Superintendent William Hite (who reports to the School Reform Commission that is appointed by the state, as Philadelphia schools are under state control) is understandably reluctant to open school with a gaping hole in the district’s budget until he knows the cigarette tax has received state approval. And even members of the state appointed School Reform Commission earlier this summer stood with Hite and against Corbett to advocate for the rights and safety of the children.  (Of course even if Philadelphia gets the right to levy the cigarette tax, there is no guarantee it will generate the hoped-for $80 million to support the public schools.)

Hite says that if the legislature hasn’t reached some agreement by August 15, he will have to lay off 1,300 more staff and raise class size to 41 students per teacher.  In the first chapter of the ongoing Philadelphia school budget catastrophe, in the spring of 2013, the school district closed 24 schools and laid off 4,000 teachers and other staff.  The cuts Hite says he is forced to contemplate by the current crisis would be on top of the 2013 cuts, and he is unsure he can sufficiently staff and safely open school at all on September 8 without the guarantee of a secure revenue stream in the form of the cigarette tax.

There is, of course, politics involved in all this.  At his press conference, Corbett added, as he always does, that the teachers union ought to make major concessions.   Yesterday Kevin McCorry, writing for Newsworks, Philadelphia, reported that Corbett says legislators will be more sympathetic to Philadelphia’s needs if the union makes concessions in work rules and health care, and accepts a “salary cut of 5-13 percent.”

This blog reported earlier in the summer on a commentary published by David Sciarra of the Education Law Center.  Sciarra does not believe the problem rests with the teachers union.  He describes “an extraordinary legal complaint” filed in March by the School District of Philadelphia with the Pennsylvania Supreme Court.  The district is asking the Supreme Court effectively to nullify “portions of a collective bargaining agreement between the Philadelphia School District and the teachers union.” While the purpose of the legal complaint is to free up funds through the manipulation of the teachers’ contract, Sciarra blames the state: “The school district—and the entire state—is engaged in an ongoing and severe violation of the right of Philadelphia students to a ‘thorough and efficient’ education under the Pennsylvania Constitution.”

The School District of Philadelphia has been under state control since 2001, with a state-appointed School Reform Commission making decisions in place of an elected local school board.
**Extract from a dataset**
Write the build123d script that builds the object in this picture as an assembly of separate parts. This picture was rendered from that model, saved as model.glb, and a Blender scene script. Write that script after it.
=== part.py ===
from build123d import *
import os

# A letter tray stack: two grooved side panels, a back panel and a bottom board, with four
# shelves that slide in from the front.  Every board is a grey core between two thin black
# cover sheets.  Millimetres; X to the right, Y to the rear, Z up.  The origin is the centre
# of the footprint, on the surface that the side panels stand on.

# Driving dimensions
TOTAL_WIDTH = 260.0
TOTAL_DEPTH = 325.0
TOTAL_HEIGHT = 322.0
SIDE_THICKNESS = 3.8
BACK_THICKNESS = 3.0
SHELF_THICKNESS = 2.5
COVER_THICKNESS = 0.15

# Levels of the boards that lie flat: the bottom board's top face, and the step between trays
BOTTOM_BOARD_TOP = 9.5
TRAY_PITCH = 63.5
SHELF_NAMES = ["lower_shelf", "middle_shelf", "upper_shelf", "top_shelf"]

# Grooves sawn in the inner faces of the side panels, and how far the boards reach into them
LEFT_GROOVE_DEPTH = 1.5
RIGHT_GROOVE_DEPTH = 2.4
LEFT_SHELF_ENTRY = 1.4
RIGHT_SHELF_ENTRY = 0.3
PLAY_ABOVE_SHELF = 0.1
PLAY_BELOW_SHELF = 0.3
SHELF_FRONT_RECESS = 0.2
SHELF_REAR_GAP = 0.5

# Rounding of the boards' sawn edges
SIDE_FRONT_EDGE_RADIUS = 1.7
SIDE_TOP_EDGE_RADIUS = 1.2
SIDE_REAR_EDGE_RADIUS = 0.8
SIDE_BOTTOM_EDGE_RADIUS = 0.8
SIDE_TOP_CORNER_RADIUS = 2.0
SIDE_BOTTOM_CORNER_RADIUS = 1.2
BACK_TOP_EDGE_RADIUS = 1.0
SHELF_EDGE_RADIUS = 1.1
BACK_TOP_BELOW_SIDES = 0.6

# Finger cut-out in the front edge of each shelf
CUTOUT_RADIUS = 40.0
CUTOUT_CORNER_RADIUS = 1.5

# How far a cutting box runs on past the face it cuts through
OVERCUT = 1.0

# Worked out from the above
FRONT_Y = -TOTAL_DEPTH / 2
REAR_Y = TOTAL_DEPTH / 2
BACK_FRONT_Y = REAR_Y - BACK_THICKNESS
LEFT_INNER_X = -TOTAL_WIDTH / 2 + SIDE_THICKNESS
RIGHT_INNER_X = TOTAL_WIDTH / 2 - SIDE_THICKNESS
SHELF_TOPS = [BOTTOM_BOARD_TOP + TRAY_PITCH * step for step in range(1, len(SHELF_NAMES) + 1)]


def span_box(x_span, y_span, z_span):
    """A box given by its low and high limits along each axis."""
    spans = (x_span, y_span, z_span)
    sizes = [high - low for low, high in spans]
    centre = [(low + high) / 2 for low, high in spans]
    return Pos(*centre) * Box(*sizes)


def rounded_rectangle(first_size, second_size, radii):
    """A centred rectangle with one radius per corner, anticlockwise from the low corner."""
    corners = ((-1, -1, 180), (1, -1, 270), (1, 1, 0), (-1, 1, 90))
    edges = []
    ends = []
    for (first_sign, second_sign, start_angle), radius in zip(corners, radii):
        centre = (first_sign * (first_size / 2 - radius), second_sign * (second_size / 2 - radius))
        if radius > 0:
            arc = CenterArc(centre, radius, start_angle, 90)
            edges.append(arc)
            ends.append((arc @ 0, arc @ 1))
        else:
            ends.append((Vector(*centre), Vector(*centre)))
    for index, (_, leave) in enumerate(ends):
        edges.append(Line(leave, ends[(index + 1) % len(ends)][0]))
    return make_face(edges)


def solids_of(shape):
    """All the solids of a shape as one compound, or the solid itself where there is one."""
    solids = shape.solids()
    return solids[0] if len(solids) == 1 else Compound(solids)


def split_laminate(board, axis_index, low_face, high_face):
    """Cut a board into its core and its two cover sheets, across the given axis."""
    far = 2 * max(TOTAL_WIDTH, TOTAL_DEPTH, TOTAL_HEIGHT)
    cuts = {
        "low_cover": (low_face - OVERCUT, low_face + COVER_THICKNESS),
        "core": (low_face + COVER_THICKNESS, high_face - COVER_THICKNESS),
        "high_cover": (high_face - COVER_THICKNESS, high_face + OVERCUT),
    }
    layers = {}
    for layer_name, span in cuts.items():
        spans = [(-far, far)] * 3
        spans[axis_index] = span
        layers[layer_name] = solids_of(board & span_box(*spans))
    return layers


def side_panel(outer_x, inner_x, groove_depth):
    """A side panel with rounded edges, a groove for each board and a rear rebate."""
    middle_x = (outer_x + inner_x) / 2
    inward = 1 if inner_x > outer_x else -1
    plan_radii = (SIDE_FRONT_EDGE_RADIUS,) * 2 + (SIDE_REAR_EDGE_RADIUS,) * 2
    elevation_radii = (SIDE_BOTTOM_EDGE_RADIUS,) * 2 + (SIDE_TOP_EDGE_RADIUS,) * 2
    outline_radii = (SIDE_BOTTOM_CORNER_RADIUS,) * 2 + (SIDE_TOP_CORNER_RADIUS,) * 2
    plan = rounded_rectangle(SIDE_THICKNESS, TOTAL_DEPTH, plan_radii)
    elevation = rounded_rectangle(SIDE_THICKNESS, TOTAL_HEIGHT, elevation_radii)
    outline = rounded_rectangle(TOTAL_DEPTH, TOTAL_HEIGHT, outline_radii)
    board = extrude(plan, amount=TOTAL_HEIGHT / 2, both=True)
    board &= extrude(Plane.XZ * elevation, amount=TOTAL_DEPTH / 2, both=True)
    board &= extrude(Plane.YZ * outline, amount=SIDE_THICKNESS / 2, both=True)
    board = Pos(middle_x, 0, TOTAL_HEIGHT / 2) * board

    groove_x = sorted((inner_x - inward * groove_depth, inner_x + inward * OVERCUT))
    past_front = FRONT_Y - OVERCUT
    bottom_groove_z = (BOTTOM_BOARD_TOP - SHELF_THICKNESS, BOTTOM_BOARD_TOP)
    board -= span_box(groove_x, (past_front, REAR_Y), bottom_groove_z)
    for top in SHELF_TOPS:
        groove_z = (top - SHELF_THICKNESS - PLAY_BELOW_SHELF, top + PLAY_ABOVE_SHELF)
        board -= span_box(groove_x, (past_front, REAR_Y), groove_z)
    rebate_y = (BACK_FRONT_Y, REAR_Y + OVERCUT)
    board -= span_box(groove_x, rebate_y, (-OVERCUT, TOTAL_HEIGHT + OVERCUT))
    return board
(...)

Philadelphia is today’s poster child for the destruction of a public school system—primarily by a state government unwilling to carry out one of its primary responsibilities. Pennsylvania lacks a working formula to distribute funds to local school districts according to need.  The state does not adequately equalize access to education by directing sufficient funding to school districts like Philadelphia that must address the needs of masses of children living in concentrated urban poverty.  Also the School Reform Commission is  intent on its “portfolio school reform” plan based on closing traditional public schools and opening charters, but in Pennsylvania, the costs for charters are subtracted from the budgets of local school districts without adequate state reimbursement.  Bill Hangley Jr., writing for the Philadelphia School Notebook, summarizes Philadelphia’s plight that has continued for well over a decade: “a state takeover and a host of experiments in private management and school choice, and system-wide inequities [that] persist to this day.”

Hangley interviews civil rights lawyer Michael Churchill, who has tracked problems in the School District of Philadelphia for four decades as an attorney with the Public Interest Law Center of Philadelphia.  Here is Churchill’s assessment: “At this point, there’s not any chance for improvement.  The superintendent said he needed [over] $400 million to continue improving things, and about $216 million just to get back to last year’s level.  We still have not even gotten the full $216 million.”  “The charter funding formula is absolutely crazy, one of the worst in the country.  But that’s small potatoes compared to our single biggest problem—the state puts in too small a share of funding.  Pennsylvania appropriates about 35 percent of the cost of public education. Pennsylvania needs to get up to about 50 percent of the cost of education.  And while they’re figuring that out, they need to calculate real costs—like the cost of educating kids in poverty.  When you do that, you’ll take care of the problems. We know the solutions. It’s not a mystery. What’s lacking is political will.”